Amazon shares dumped by as much as 9% in after-hours trading after the release of the earnings report . Investors appear to have looked at three key areas that led them to believe that the stock is likely headed lower.

First,the EPS of $4.23 is down by over 26% from last year’s EPS of $5.75 . This is the first time Amazon’s EPS declined on a year-over-year basis in two years.

Second, revenue of Amazon Web Services jumped by 35% compared to the same quarter last year to the tune of $9 billion. However, the segment’s growth rate is in a downtrend. The business unit printed gains of 37%, 42% and 46% in the second-quarter, first-quarter and fourth-quarter of last year, respectively.

Lastly, the Seattle-based company gave lower than expected guidance for the final quarter of this year. Amazon reported Q4 revenue guidance between $80 billion and $86.5 billion. Those figures are significantly lower than Wall Street’s expectations of $87.4 billion.


In spite of underwhelming results and forecasts, Amazon remains the favorite S&P 500 stock on Wall Street.

Amazon Receives 97.9% Buy Rating From Wall Street Analysts

The fourth largest company in the world gets the highest buy rating on the Street, according to CNBC. To arrive at this conclusion, CNBC relied on FactSet data to filter all S&P 500 firms.

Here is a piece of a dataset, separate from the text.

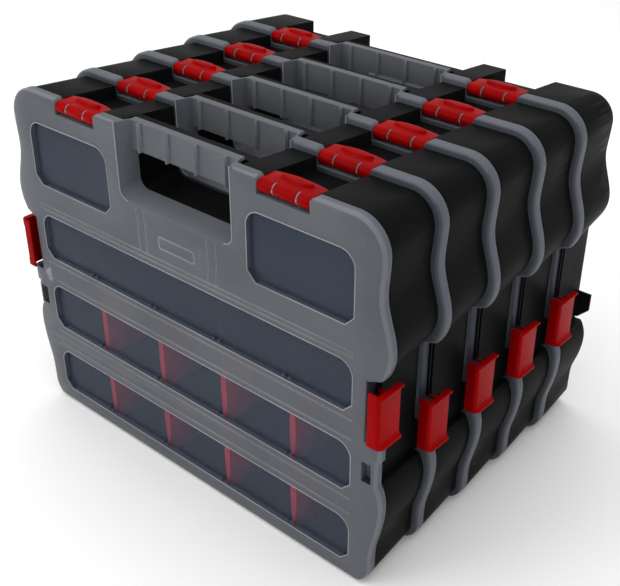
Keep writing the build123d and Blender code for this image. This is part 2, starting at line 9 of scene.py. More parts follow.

The media outlet then computed for the percentage of buy ratings or overweight ratings in comparison to total ratings. CNBC eliminated stocks that were covered by less than ten analysts.

Results revealed that Amazon is the most beloved stock on Wall Street with an impressive 97.9% buy rating. Forty-seven out of the 48 analysts that covered Amazon gave the stock a buy or overweight evaluation. It was followed by Marathon Petroleum Corp. (MPC). It got 17 buy ratings out of 18 analysts that reviewed the stock.

Good for a podium finish is L3 Harris Technologies (LHX). Fifteen out of the 16 analysts that covered LHX gave the stock a buy rating. Other companies that made the list include Thermo Fisher Scientific (TMO), Salesforce.com (CRM), Pioneer Natural Resources (PXD), Mastercard (MA) and Visa (V).

List of the most loved S&P 500 stocks on Wall Street
List of the most loved S&P 500 stocks on Wall Street | Source: CNBC 

Analyst Expects the Stock to Eventually Recover

From a technical perspective, AMZN is not looking great. Bulls lost the 200-day moving average. On top of that, they squandered the chance to stay above the key price area of $1,800.

Amazon lagging
An options trader not loving Amazon’s price action | Source: Twitter 

Nevertheless, Mati Greenspan, senior market analyst at eToro, believes that the selloff will soon be over. He told CCN.com,

Once again, Amazon took a hit on their earnings announcement due to significant investment in research and development.

The trader added,

Jeff Bezos has a long-standing history of reinvesting all profits gained. A strategy that most Wall Street investors don’t like but has certainly paid off in the long run.

When asked if he sees Amazon eventually recovering its bullish tone, the analyst replied,

As long as the economy remains strong, I don’t see any reason for it to fail.

There’s a reason why Wall Street loves Amazon. Jeff Bezos plays the long game.

Disclaimer: The above should not be considered trading advice from CCN.com. The writer does not own Amazon (AMZN) stock.